Cross-sectional study identifying forms of tobacco used by Shisha smokers in Pakistan.

Sameer ur Rehman, Aga Khan University
Mohammed Ali Sadiq, Aga Khan University
Maria Adnan Parekh, Aga Khan University
Ali Bin Sarwar Zubairi, Aga Khan University
Philippe M. Frossard, Center for Non-Communicable Diseases, Karachi


Objectives: To estimate the frequency of different forms of tobacco intake such as smoker's tobacco, chewable tobacco and snuff tobacco among shisha smoker's and to study the patterns and predictors of shisha smoking affecting youth from different cities of Pakistan.

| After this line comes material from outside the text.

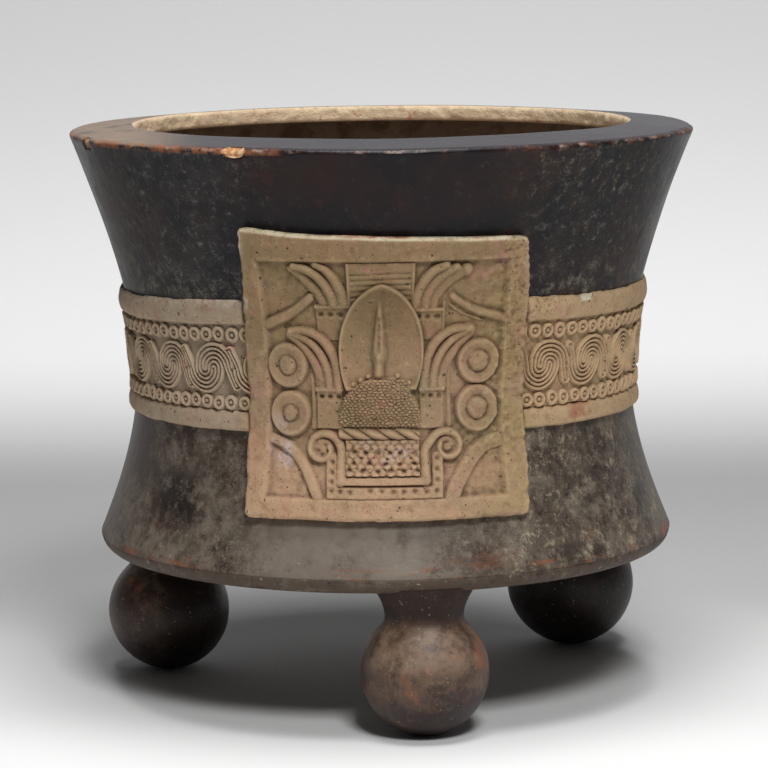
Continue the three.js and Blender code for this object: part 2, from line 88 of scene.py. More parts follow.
class ClayNoise:
    """Smooth random unevenness in space, the same on each run.

    Args:
        seed: The number that its lattice of values is drawn from.
    """

    CELLS = 32

    def __init__(self, seed: int) -> None:
        """Draw the lattice."""
        self.values = np.random.default_rng(seed).uniform(-1.0, 1.0, (self.CELLS,) * 3)

    def at(self, x: Array, y: Array, z: Array | float, size: float, octaves: int = 1) -> Array:
        """Sample the noise.

        Args:
            x, y, z: Places, in millimetres.
            size: How far apart the bumps are, in millimetres.
            octaves: How many finer layers are added, each half as large and half as high.

        Returns:
            Heights from about -1 to 1.
        """
        total = np.zeros(np.broadcast(x, y, z).shape)
        for octave in range(octaves):
            scale = 2.0 ** octave
            total += self._layer(x * scale / size, y * scale / size, z * scale / size) / scale
        return total

    def _layer(self, x: Array, y: Array, z: Array) -> Array:
        """One layer of the noise, eased between the lattice's values."""
        x, y, z = np.broadcast_arrays(x, y, z)
        cells, shares = [], []
        for axis in (x, y, z):
            cell = np.floor(axis)
            share = axis - cell
            cells.append(cell.astype(int))
            shares.append(share * share * (3 - 2 * share))
        total = np.zeros(x.shape)
        for corner in np.ndindex(2, 2, 2):
            index = tuple((cell + step) % self.CELLS for cell, step in zip(cells, corner))
            weight = np.ones(x.shape)
            for share, step in zip(shares, corner):
                weight = weight * (share if step else 1 - share)
            total += weight * self.values[index]
        return total


def ease(low: float, high: float, value: Array) -> Array:
    """0 below low, 1 above high, and a smooth step between."""
    t = np.clip((value - low) / (high - low), 0.0, 1.0)
    return t * t * (3 - 2 * t)


def bell(distance: Array, width: float) -> Array:
    """1 at no distance, fading to 0 over about twice the width."""
    return np.exp(-((distance / width) ** 2))


# The bowl's shape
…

Methods: A cross-sectional study was conducted including youth from four cities. Participants were asked to fill out a data collection tool at shisha cafes, shopping malls and restaurants. Data was analyzed using SPSSv.18.
Results: A total of 406 participants, 296 (73%) males and 110 (27%) females were included in the study. There were 163 (40%) cigarette smokers; 65(16%) chewed tobacco and 33 (8%) snuffed it.The median age at initiation of Shisha smoking was 20 years. 280 (69%) considered Shisha smoking to be less deleterious to health than cigarettes. Respiratory disease was the most commonly cited health effect reported. Most 248 (61%) of the participants were infrequent shisha smokers.
Conclusion: There is high frequency of tobacco usage in the form of cigarettes, chewable tobacco and snuff tobacco among shisha smokers of Pakistan. The highest frequency is for cigarette smoking. The rise in Shisha smoking as a trendy social habit appears to be occurring despite emerging scientific evidence of its potential health risks.